There have been a lot of “Jewels” about of late. City Ballet closed its spring season with it in June, and since then I have traveled to see Miami City Ballet and the Royal Ballet in Britain. The Paris Opera Ballet’s account is on DVD, and the Kirov Ballet’s performances early in this decade left powerful impressions. A true balletomane in such circumstances should respond by attending to who danced what better or best. But Wednesday’s curtain no sooner rose on “Emeralds,” looking in Peter Harvey’s décor like not just jewelry but also a lusciously deep late-summer garden where dew hangs heavy on spider webs between the leaves, and I found myself plunged deep into the ballet itself.

Why is it that ballets like these are so rewatchable? Balanchine knew how to construct a ballet in five dimensions - the three dimensions of space; the fourth of time; the fifth of imagination, resonance, drama and memory - so that, watching and listening in the theater, we are made extraordinarily alive and responsive.

His sheer grasp of theater seems far larger than that of most major directors. Take the entrances and exits in “Jewels” alone. In both “Emeralds” and “Diamonds,” there is a pas de deux that starts with man and woman entering from opposite sides of the stage and looking at each other as if across a vast terrain.

In “Emeralds” they both enter from the back, then, locked into each other’s eyes (each with one arm powerfully raised), process forward, formally, slowly, powerfully distanced; only then do they come together. In “Diamonds” they enter from diametrically opposed corners, stand, partner addressing partner, as if across an infinity and then advance - formally again - along gently zigzagging paths (which seem dictated by the music) until they meet center stage.

As for exits, just look at those in which Balanchine has dancers retreat into the wings backwards. The leading man of “Rubies” has a famous exit jump, vaulting off while hailing the action onstage (like the famous Parthian shot in which the archers released their load while leaving the field). This was a specialty of Edward Villella, who originated this role, but here it registers as drama.

The second ballerina of the same piece has a slow, strange, retreating exit toward the wings, repeatedly pausing, on flat foot, to raise her rear leg high in one powerful arabesque penchée after another as she goes. The closing dance of “Emeralds” starts with a beautiful fanlike tableau that melts as the 10 women of the corps de ballet slowly pace back, back, back - they seem to be reluctantly withdrawing from a spell - before leaving the stage for the 7 lead dancers.

Then there are dance motifs. In all three ballets dancers walk, walk, walk; and, in the Stravinsky “Rubies,” jog. In all three, dancers bend right forward to the floor, bring fingers together, then rise erect and, opening arms apart now, arch back (a grand port de bras); and variations occur on this to-and-fro bending-and-opening throughout, not least during the several pas de deux, where such upper body motions become powerful expressions of intimate needs and reactions.

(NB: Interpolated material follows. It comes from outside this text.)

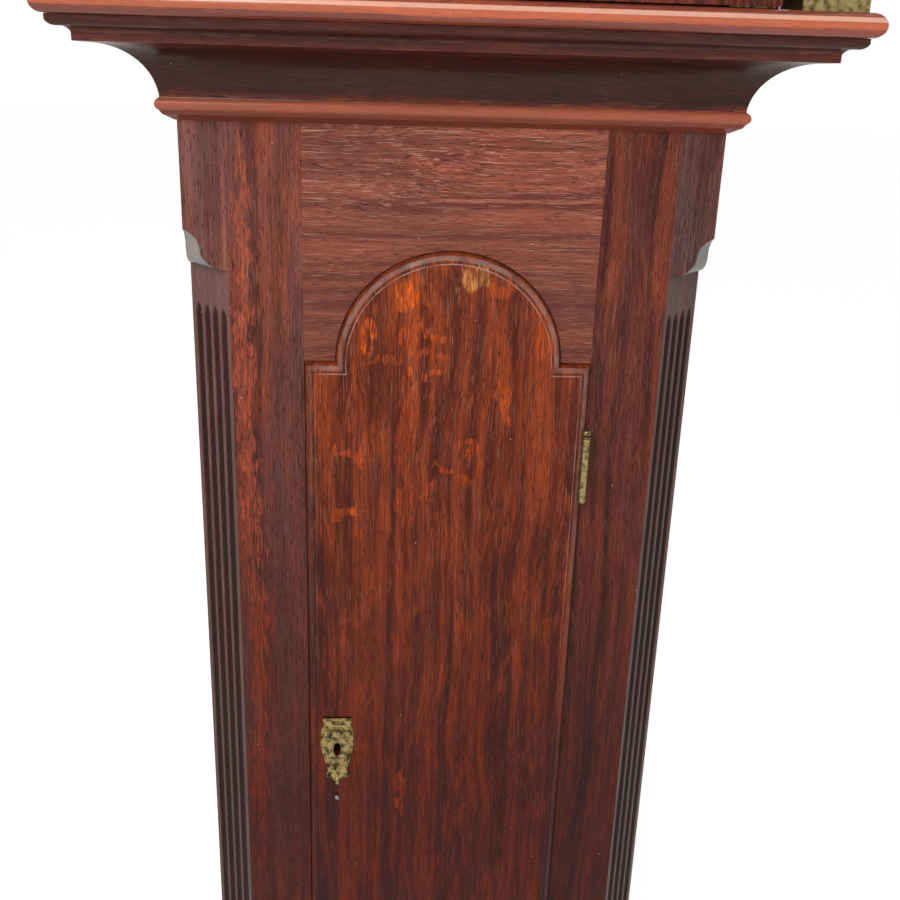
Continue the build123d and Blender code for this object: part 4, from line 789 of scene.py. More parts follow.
def slab(
    shape: Mesh, outline: Sequence[Point], back: float, thickness: float, chamfer: float = 0.0
) -> list[Vert]:
    """Add a flat plate of a drawn outline, seen from the front.

    Args:
        shape: the mesh that takes the plate.
        outline: its corners as (x, z), in order.
        back: the depth of its back.
        thickness: how far it stands forward of that.
        chamfer: width of the bevel round its front edge.

    Returns:
        The plate's vertices.
    """
    corners = [shape.verts.new((x, back, z)) for x, z in outline]
    face = shape.faces.new(corners)
    grown = bmesh.ops.extrude_face_region(shape, geom=[face])["geom"]
    front = [item for item in grown if isinstance(item, Vert)]
    bmesh.ops.translate(shape, vec=(0, -thickness, 0), verts=front)
    if chamfer:
        rim = [e for e in shape.edges if all(v in front for v in e.verts)]
        made = bmesh.ops.bevel(
            shape, geom=rim, offset=chamfer, offset_type="OFFSET", segments=2, profile=0.5,
            affect="EDGES", clamp_overlap=True, material=-1,
        )
        return corners + made["verts"]
    return corners + front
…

Everybody sees these things in any performance of “Jewels,” but since there is so much to see, it can take years before some of them truly register in terms of meaning and before we have a full sense of just what world we’re watching onstage.

I must have often seen how some of the lead dancers of “Emeralds” shield their eyes for a moment during that closing septet; the shielding of eyes is one of the most famous dramatic motifs in Balanchine dance theater. But had I noticed before Wednesday? Certainly it struck me as if for the first time; other points too.

Emeralds,” with its double aura of both perfumed Romanticism and medieval chivalrous romance, looked freshest on Wednesday. The first ballerina role here is a good one for Ashley Bouder, just because it takes her out of the bright flash in which she excels and into less familiar zones of poetic mystery, and she dances it lovingly. Coming down the stage’s center line toward the audience in a series of pirouettes on point, she contrasts fast turns with lingering ones with such dynamic clarity that we’re newly held, as we are by the rich pliancy of her upper body.

Sara Mearns, in the second role, is a dancer of similarly luscious tone and pointed dance nuance. I begin to see why she has been given some of the repertory’s foremost roles and am keen to watch what she can do with them.

“Rubies” was dominated by Teresa Reichlen’s account of the second ballerina, whom she makes its mistress of ceremonies, turning in one knee across another (with a lavish downward arm gesture) with the same inscrutable authority as elsewhere she hurls a leg to the sky.

As the leading couple, Megan Fairchild and Benjamin Millepied gave polite and perky performances that surely need attack and texture of an altogether more potent order.

Wendy Whelan, the company’s senior ballerina as far as most of its prima roles go, led “Diamonds” with such authority that she won the evening’s biggest ovation. Though her authority is unquestionable, to my eye Ms. Whelan’s upper and lower body just aren’t ideally coordinated, and her movements aren’t fully finished. There is a particular tension in her shoulders that often seems to block the flow of movement into her arms, so that it’s like hearing a famous singer who often sings sharp.

This is the kind of problem one doesn’t enjoy addressing because Ms. Whelan’s authority is earned out of the best kind of dance honesty: She isn’t a superficially showy dancer, she doesn’t try to leave out steps, and she is riveting simply by her attention to movement.

Cast changes in “Jewels” lie ahead, and many other repertory programs over the weeks to come. These programs will remind us of the continuing difficulties of Life After Balanchine. In the meantime it is good just to go to see his choreography and, when concentration and conditions allow, to enter ever deeper into it. Its riches do not pall.